The exercise:
Set out every line bearing the string "imported".
::::
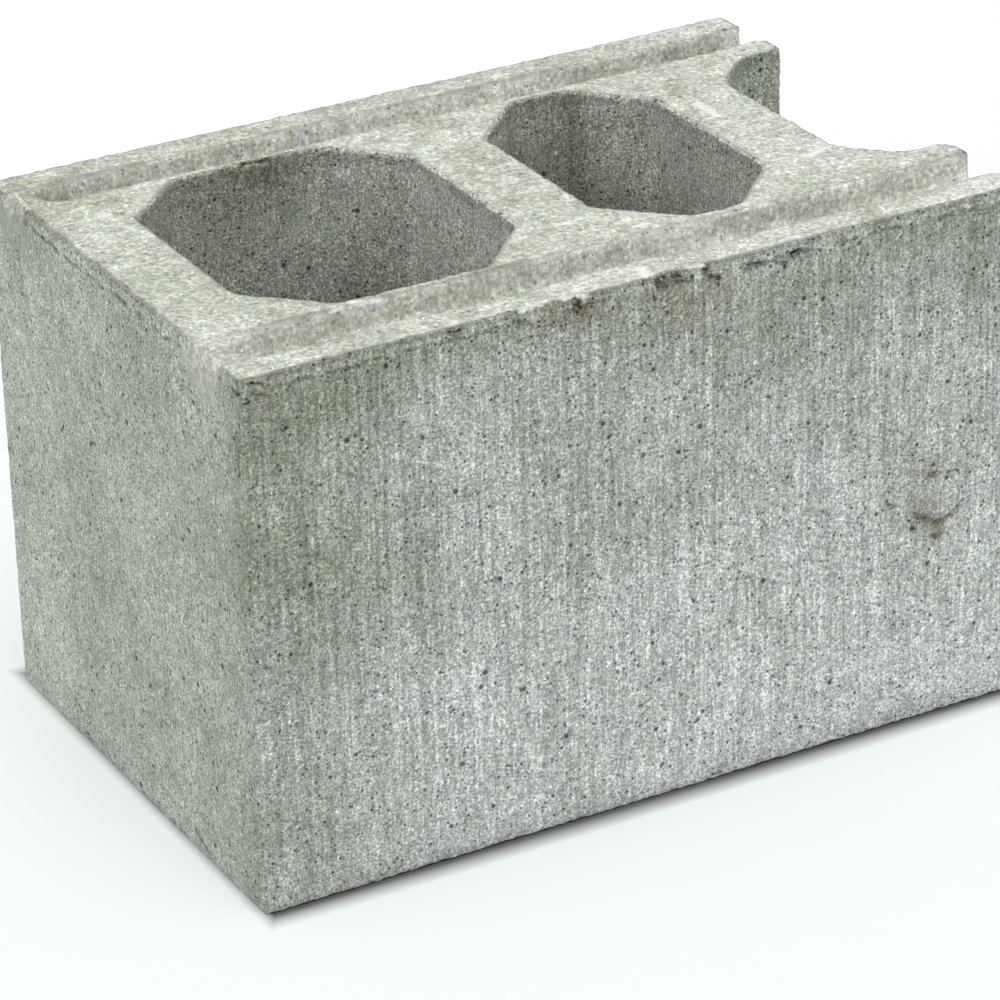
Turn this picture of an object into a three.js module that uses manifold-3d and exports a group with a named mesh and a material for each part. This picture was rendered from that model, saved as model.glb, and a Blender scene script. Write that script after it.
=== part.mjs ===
// Hollow concrete block of three-quarter length, closed at one end and open at the other.
//
// The block is one moulded piece. Two eight-sided cores run through it from top to bottom, and half
// a core opens at its right-hand end between two ears. A round-bottomed groove runs along the top of
// each face shell. It starts just inside the closed end and leaves through the open one, so that a
// low lip stands outside it and a thin ridge between it and the cores.
//
// Millimetres. +X is the length, towards the open end, +Y the width and +Z up. The origin is the
// middle of the underside.

import * as THREE from 'three';
import { mergeVertices } from 'three/addons/utils/BufferGeometryUtils.js';
import Module from 'manifold-3d';

// Overall sizes. The length is the sum of the walls and openings along it.
const WIDTH = 190;
const HEIGHT = 190;

// Walls and openings along the length, measured at the top, from the closed end to the open one.
const END_WALL = 29;
const LONG_CORE_LENGTH = 101.5;
const WEB = 29;
const SHORT_CORE_LENGTH = 66;
const HALF_CORE_DEPTH = 35.5;

// Face shell at the top, from the long face inwards: lip, groove, then the ridge beside the cores.
const LIP_WIDTH = 15.5;
const GROOVE_WIDTH = 14.5;
const RIDGE_WIDTH = 5.5;
const EAR_RIDGE_WIDTH = 13;         // the ridge is wider beside the half core
const LIP_DROP = 1;                 // the lips are this much lower than the bearing face

// Grooves.
const GROOVE_DEPTH = 12;
const GROOVE_WALL = 7;              // straight part of its sides, above the round floor
const GROOVE_FLAT = 2;              // flat left along the middle of the round floor
const GROOVE_START = 10;            // wall left between the closed end and a groove

// Corners of the cores, cut at 45 degrees, and their draft.
const CORE_CORNER = 24;
const CORE_FILLET = 6;              // radius where a core's sides meet
const HALF_CORE_CORNER = 17;
const HALF_CORE_FILLET = 16;        // the half core's corners are nearly round
const CORE_DRAFT = 3;               // how much further out each side of a core is at the bottom

// Rounded edges.
const TOP_ARRIS = 2;
const BOTTOM_ARRIS = 1.5;
const UPRIGHT_ARRIS = 3;
const CORE_ARRIS = 1;
const STEP_FILLET = 0.4;            // in and over the small step between lip and bearing face
const TIP_RADIUS = 4;               // ends of the ears and lips, seen from above
const MOUTH_TURN = 80;              // degrees that a groove's sides turn through round the tips

// How finely round edges are divided, and how far a cutter runs past what it cuts.
const ARC_STEPS = 5;
const OVERRUN = 5;
const SMALLEST_RADIUS = 0.2;

const LENGTH = END_WALL + LONG_CORE_LENGTH + WEB + SHORT_CORE_LENGTH + WEB + HALF_CORE_DEPTH;
const CLOSED_END = -LENGTH / 2;
const OPEN_END = LENGTH / 2;
const SIDE = WIDTH / 2;
const GROOVE_OUTER = SIDE - LIP_WIDTH;
const GROOVE_INNER = GROOVE_OUTER - GROOVE_WIDTH;
const CORE_SIDE = GROOVE_INNER - RIDGE_WIDTH;
const HALF_CORE_SIDE = GROOVE_INNER - EAR_RIDGE_WIDTH;

// ---------------------------------------------------------------------------------------------
// Outlines: a list of corners, each with the radius that rounds it, in anticlockwise order
// ---------------------------------------------------------------------------------------------

const corner = (x, y, radius) => ({ point: new THREE.Vector2(x, y), radius });

// Every corner becomes the same number of points, so that outlines of one kind can be lofted.
function roundedOutline(corners) {
  const outline = [];
  corners.forEach(({ point, radius }, i) => {
    const before = corners.at(i - 1).point;
    const after = corners[(i + 1) % corners.length].point;
    const inward = new THREE.Vector2().subVectors(before, point).normalize();
    const outward = new THREE.Vector2().subVectors(after, point).normalize();
    const opening = Math.acos(THREE.MathUtils.clamp(inward.dot(outward), -1, 1));
    const bend = Math.max(radius, SMALLEST_RADIUS);
    const middle = inward.clone().add(outward).normalize();
    const centre = point.clone().addScaledVector(middle, bend / Math.sin(opening / 2));
    const start = point.clone().addScaledVector(inward, bend / Math.tan(opening / 2)).sub(centre);
    const turn = (Math.PI - opening) * Math.sign(outward.cross(inward));
    for (let step = 0; step <= ARC_STEPS; step += 1) {
      const spoke = start.clone().rotateAround(new THREE.Vector2(), (turn * step) / ARC_STEPS);
      outline.push(spoke.add(centre));
    }
  });
  return outline;
}

// An upright solid through outlines at rising heights, each with as many points as the others.
function loft(levels) {
  const rings = levels.map(({ height, outline }) => outline.map((p) => [p.x, p.y, height]));
  const count = rings[0].length;
  const index = [];
  for (let level = 1; level < rings.length; level += 1) {
    for (let i = 0; i < count; i += 1) {
      const next = (i + 1) % count;
      const lower = (level - 1) * count;
      const upper = level * count;
      index.push(lower + i, lower + next, upper + next, lower + i, upper + next, upper + i);
    }
  }
  const last = (rings.length - 1) * count;
  THREE.ShapeUtils.triangulateShape(levels[0].outline, []).forEach(([a, b, c]) => index.push(c, b, a));
  THREE.ShapeUtils.triangulateShape(levels.at(-1).outline, []).forEach(([a, b, c]) => {
    index.push(last + a, last + b, last + c);
  });
  const geometry = new THREE.BufferGeometry();
  geometry.setAttribute('position', new THREE.Float32BufferAttribute(rings.flat(2), 3));
  geometry.setIndex(index);
  return geometry;
}

// Points round a quarter circle: how far each is from the corner's two sides.
function quarterRound(radius) {
  return Array.from({ length: ARC_STEPS + 1 }, (_, step) => {
    const angle = (Math.PI / 2) * (step / ARC_STEPS);
    return { back: radius * (1 - Math.cos(angle)), below: radius * (1 - Math.sin(angle)) };
  });
}

// ---------------------------------------------------------------------------------------------
// The body: its cross-section run along the length, where it meets its plan
// ---------------------------------------------------------------------------------------------

function crossSection() {
  const lipTop = HEIGHT - LIP_DROP;
  const outline = roundedOutline([
    corner(-SIDE, 0, BOTTOM_ARRIS),
    corner(SIDE, 0, BOTTOM_ARRIS),
    corner(SIDE, lipTop, TOP_ARRIS),
    corner(GROOVE_OUTER, lipTop, STEP_FILLET),
    corner(GROOVE_OUTER, HEIGHT, STEP_FILLET),
    corner(-GROOVE_OUTER, HEIGHT, STEP_FILLET),
    corner(-GROOVE_OUTER, lipTop, STEP_FILLET),
    corner(-SIDE, lipTop, TOP_ARRIS),
  ]);
  const run = LENGTH + 2 * OVERRUN;
  const geometry = new THREE.ExtrudeGeometry(new THREE.Shape(outline), { depth: run, bevelEnabled: false });
  // The section's own x and y become the block's Y and Z.
  geometry.applyMatrix4(new THREE.Matrix4().makeBasis(
    new THREE.Vector3(0, 1, 0),
    new THREE.Vector3(0, 0, 1),
    new THREE.Vector3(1, 0, 0),
  ));
  return geometry.translate(-run / 2, 0, 0);
}

const draftAt = (height) => CORE_DRAFT * (1 - height / HEIGHT);

// A 45-degree corner moves out by grow along with the sides it joins, and so takes up more of them.
const cornerGrown = (slant, grow) => slant + (2 - Math.SQRT2) * grow;

// The plan drawn in by inset all round, with the half core's sides grown by the draft.
function planOutline(inset, grow) {
  const left = CLOSED_END + inset;
  const right = OPEN_END - inset;
  const wall = OPEN_END - HALF_CORE_DEPTH - grow;
  const mouth = HALF_CORE_SIDE + grow;
  const slant = cornerGrown(HALF_CORE_CORNER, grow);
  return roundedOutline([
    corner(left, -SIDE, UPRIGHT_ARRIS),
    corner(right, -SIDE, UPRIGHT_ARRIS),
    corner(right, -mouth, TIP_RADIUS),
    corner(wall + slant, -mouth, HALF_CORE_FILLET),
    corner(wall, -mouth + slant, HALF_CORE_FILLET),
    corner(wall, mouth - slant, HALF_CORE_FILLET),
    corner(wall + slant, mouth, HALF_CORE_FILLET),
    corner(right, mouth, TIP_RADIUS),
    corner(right, SIDE, UPRIGHT_ARRIS),
    corner(left, SIDE, UPRIGHT_ARRIS),
  ]);
}

function plan() {
  const rising = quarterRound(TOP_ARRIS).map(({ back, below }) => [HEIGHT - below, back]);
  const falling = quarterRound(BOTTOM_ARRIS).reverse().map(({ back, below }) => [below, back]);
  const heights = [[-OVERRUN, BOTTOM_ARRIS], ...falling, ...rising, [HEIGHT + OVERRUN, TOP_ARRIS]];
  return loft(heights.map(([height, inset]) => ({
    height,
    outline: planOutline(inset, draftAt(height)),
  })));
}

// ---------------------------------------------------------------------------------------------
// What is cut out of it
// ---------------------------------------------------------------------------------------------

function coreOutline(start, length, grow) {
  const left = start - grow;
  const right = start + length + grow;
  const side = CORE_SIDE + grow;
  const slant = cornerGrown(CORE_CORNER, grow);
  const fillet = CORE_FILLET + grow;
  return roundedOutline([
    corner(left + slant, -side, fillet),
    corner(right - slant, -side, fillet),
    corner(right, -side + slant, fillet),
    corner(right, side - slant, fillet),
    corner(right - slant, side, fillet),
    corner(left + slant, side, fillet),
    corner(left, side - slant, fillet),
    corner(left, -side + slant, fillet),
  ]);
}

// A core is drafted, and its edges are rounded at the top and the bottom.
function core(start, length) {
  const edge = quarterRound(CORE_ARRIS);
  const falling = edge.toReversed().map(({ back, below }) => [below, back]);
  const rising = edge.map(({ back, below }) => [HEIGHT - below, back]);
  const heights = [[-OVERRUN, CORE_ARRIS], ...falling, ...rising, [HEIGHT + OVERRUN, CORE_ARRIS]];
  return loft(heights.map(([height, flare]) => ({
    height,
    outline: coreOutline(start, length, draftAt(height) + flare),
  })));
}

// A groove's outline, its sides moved out by grow. Its mouth widens round the tips of lip and ear.
function grooveOutline(grow) {
  const start = CLOSED_END + GROOVE_START - grow;
  const inner = GROOVE_INNER - grow;
  const outer = GROOVE_OUTER + grow;
  const endRadius = (outer - inner) / 2 - SMALLEST_RADIUS;
  const turn = THREE.MathUtils.degToRad(MOUTH_TURN);
  const bend = OPEN_END - TIP_RADIUS * Math.tan(turn / 2) * Math.cos(turn);
  const flared = bend + OVERRUN;
  const flare = OVERRUN * Math.tan(turn);
  const beyond = flared + OVERRUN;
  return roundedOutline([
    corner(start, inner, endRadius),
    corner(bend, inner, TIP_RADIUS),
    corner(flared, inner - flare, 0),
    corner(beyond, inner - flare, 0),
    corner(beyond, outer + flare, 0),
    corner(flared, outer + flare, 0),
    corner(bend, outer, TIP_RADIUS),
    corner(start, outer, endRadius),
  ]);
}

// The floor is half an ellipse, from the foot of the straight sides to the flat in the middle.
function groove() {
  const floor = HEIGHT - GROOVE_DEPTH;
  const rise = GROOVE_DEPTH - GROOVE_WALL;
  const spread = (GROOVE_WIDTH - GROOVE_FLAT) / 2;
  const bowl = quarterRound(1).toReversed()
    .map(({ back, below }) => [floor + rise * below, -spread * back]);
  const edge = quarterRound(CORE_ARRIS).map(({ back, below }) => [HEIGHT - below, back]);
  const heights = [...bowl, ...edge, [HEIGHT + OVERRUN, CORE_ARRIS]];
  return loft(heights.map(([height, grow]) => ({ height, outline: grooveOutline(grow) })));
}

// ---------------------------------------------------------------------------------------------
// Joining and cutting
// ---------------------------------------------------------------------------------------------

const wasm = await Module();
wasm.setup();

function solid(geometry) {
  const bare = geometry.clone();
  bare.deleteAttribute('normal');
  bare.deleteAttribute('uv');
  const merged = mergeVertices(bare);
  return new wasm.Manifold(new wasm.Mesh({
    numProp: 3,
    vertProperties: merged.attributes.position.array,
    triVerts: Uint32Array.from(merged.index.array),
  }));
}

function geometryOf(manifold) {
  const mesh = manifold.getMesh();
  const geometry = new THREE.BufferGeometry();
  geometry.setAttribute('position', new THREE.BufferAttribute(mesh.vertProperties, 3));
  geometry.setIndex(new THREE.BufferAttribute(mesh.triVerts, 1));
  geometry.computeVertexNormals();
  return geometry;
}

function concreteBlock() {
  const longCoreStart = CLOSED_END + END_WALL;
  const shortCoreStart = longCoreStart + LONG_CORE_LENGTH + WEB;
  const backGroove = solid(groove());
  const cutters = [
    solid(core(longCoreStart, LONG_CORE_LENGTH)),
    solid(core(shortCoreStart, SHORT_CORE_LENGTH)),
    backGroove,
    backGroove.mirror([0, 1, 0]),
  ];
  const body = solid(crossSection()).intersect(solid(plan()));
  return geometryOf(cutters.reduce((block, cutter) => block.subtract(cutter), body));
}

const concrete = new THREE.MeshStandardMaterial({ color: 0xa3a89f, roughness: 0.93, metalness: 0 });

const block = new THREE.Mesh(concreteBlock(), concrete);
block.name = 'concrete_block';

const group = new THREE.Group();
group.add(block);

export default group;
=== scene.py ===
"""Looks of a three-quarter hollow concrete block standing on a white studio floor.

The block is one piece of dry-cast concrete: pressed into a steel mould, drawn out of it wet and
cured. The detailed piece is made from the frame's own block, with its edges worn, its arrises
chipped and its scars sunk, and it stands for that block. Where the paste is olive, bluish from
washing, stained or salted, and where light and shade are painted on it, is marked on it too,
for the material to read.
"""

import math

import bpy
import numpy as np
from mathutils import Matrix, Vector
from mathutils.bvhtree import BVHTree


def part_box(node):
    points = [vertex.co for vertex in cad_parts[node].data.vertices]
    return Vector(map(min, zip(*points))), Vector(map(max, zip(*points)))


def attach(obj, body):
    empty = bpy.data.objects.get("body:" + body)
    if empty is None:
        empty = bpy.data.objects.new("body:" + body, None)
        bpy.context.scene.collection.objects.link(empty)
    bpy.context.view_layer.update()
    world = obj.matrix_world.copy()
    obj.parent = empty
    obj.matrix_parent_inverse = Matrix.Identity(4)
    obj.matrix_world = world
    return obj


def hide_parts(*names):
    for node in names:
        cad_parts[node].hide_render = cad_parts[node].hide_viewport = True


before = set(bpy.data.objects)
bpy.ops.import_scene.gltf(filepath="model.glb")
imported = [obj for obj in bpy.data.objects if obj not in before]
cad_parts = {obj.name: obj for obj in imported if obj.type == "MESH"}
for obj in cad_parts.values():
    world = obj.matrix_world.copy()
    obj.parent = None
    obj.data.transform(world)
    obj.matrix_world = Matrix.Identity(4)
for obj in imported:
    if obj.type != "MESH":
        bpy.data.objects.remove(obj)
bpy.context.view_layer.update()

MM = 0.001
NODE = "concrete_block"
LOW, HIGH = (np.array(point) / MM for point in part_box(NODE))   # the block's corners, in mm
CLOSED_END, FRONT, _ = LOW
OPEN_END, BACK, TOP = HIGH

# The part's grooves, which the mould's head presses in.
LIP_WIDTH = 15.5
GROOVE_WIDTH = 14.5
GROOVE_DEPTH = 12.0
GROOVE_RIM = BACK - LIP_WIDTH - GROOVE_WIDTH    # how far the grooves' inner rims lie from the middle

# ------------------------------------------------------------------------------------------------
# Wear, in millimetres
# ------------------------------------------------------------------------------------------------

VOXEL = 0.95     # how finely the block is divided before it is worn
TRIANGLES = 185_000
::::
Correct result:
imported = [obj for obj in bpy.data.objects if obj not in before]
cad_parts = {obj.name: obj for obj in imported if obj.type == "MESH"}
for obj in imported:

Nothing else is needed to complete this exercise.